You caught me in a little bit of laziness, which I will admit that I
am prone to. No, I didn't include the weight of the beam in the
calculations. Normally when a designer calculates roof members they
would use a nominal dead load that includes an allowance for the
members themselves. In your case I should have probably added more
because your 5 PSF dead load only includes the actual ceiling and
framing materials. However, the weight of the beam itself is somewhat
insignificant if you consider that the 150 #/ft load that I used would
become about 170 #/ft if we included the beam. The percentage
difference being 150/170 = 88%. I hate to destroy your faith in the
entire engineering profession, but most of the standard formulas used
are not 100% accurate. That is the reason that the term "safety
factor" exists. The safety factor in these calculations is that we
only used 55% of the published yield strength for the beam material
(.55 x 36,000 psi = 19,800 psi). To be more exact you can use what is
called an iterative solution. Since we had no idea what beam we would
be using when we started we could have assumed a value, solved the
equations, and then plugged the beam weight we calculated back into
the equations again until the answer came out more exact. I hope all
this hasn't bored you too much, but I just wanted to explain why I
wasn't too worried about the actual beam weight. However, I will solve
the equations using 170 #/ft just to see how much difference it makes.

First we will calculate the maximum bending moment and required section modulus:

M = wl^2/8
Where w = 15 PSF x 10 ft = 170 #/ft
M = 170 x 24^2 / 8 = 12,240 ft# = 146,880 in#

S (section modulus) = M /s
Where s is the allowable bending stress = 36,000 psi x .55 = 19,800 psi
S = 146,880 / 19,800 = 7.41 in^3
NOTE: This would make no difference since both possible beam choices
have an S value greater than 7.41

Next we will calculate the moment of inertia required to limit the
deflection to (beam length)/360 = 24 x 12 / 360 = 0.8 inch

I (req'd moment of inertia) = (5wl^4/384 ED) x 1728
Where E is a constant for steel = 30,000,000 psi
D is deflection
1728 is a constant to keep the units in inches

I = (5 x 170 x 331,776 / 384 x 30,000,000 x 0.8) x 1728 = 53 in^4
NOTE: We would still choose the same two beams.

So, now I feel better and hope that you do also.
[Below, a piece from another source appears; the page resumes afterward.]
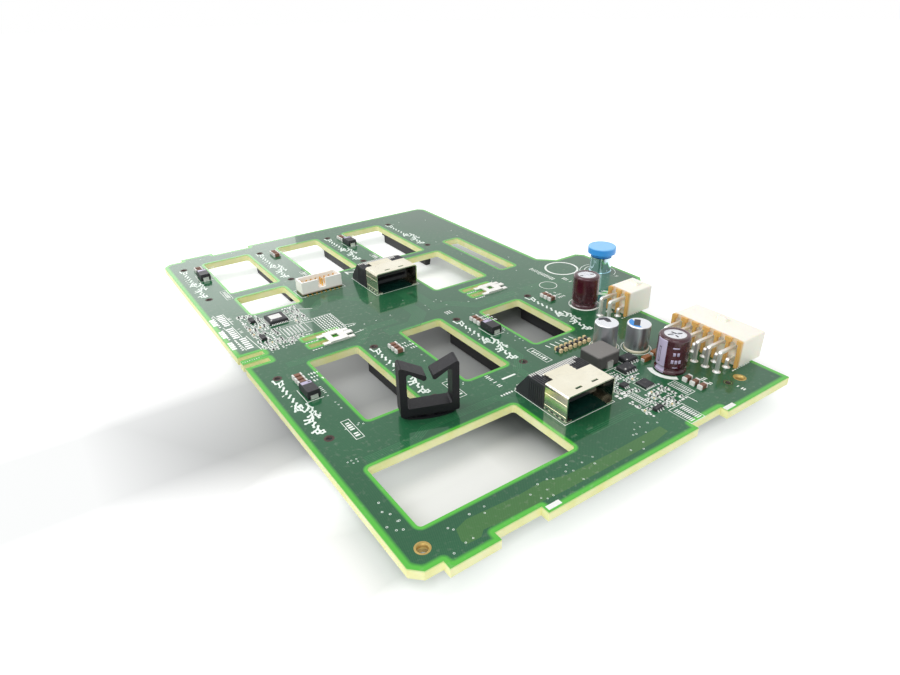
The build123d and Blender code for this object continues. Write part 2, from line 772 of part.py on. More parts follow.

Now on to the bolt
question. ASTM A307 is equivalent to Grade 2. Very likely the bolts
you buy at the hardware store will be either Grade 2 or 5.

Thanks for keeping me honest, Redhoss

This was just the information that I needed. Redhoss answered in a
timely manner and clarified details of the answer. I decided to use
this forum primarily after viewing some of his answers.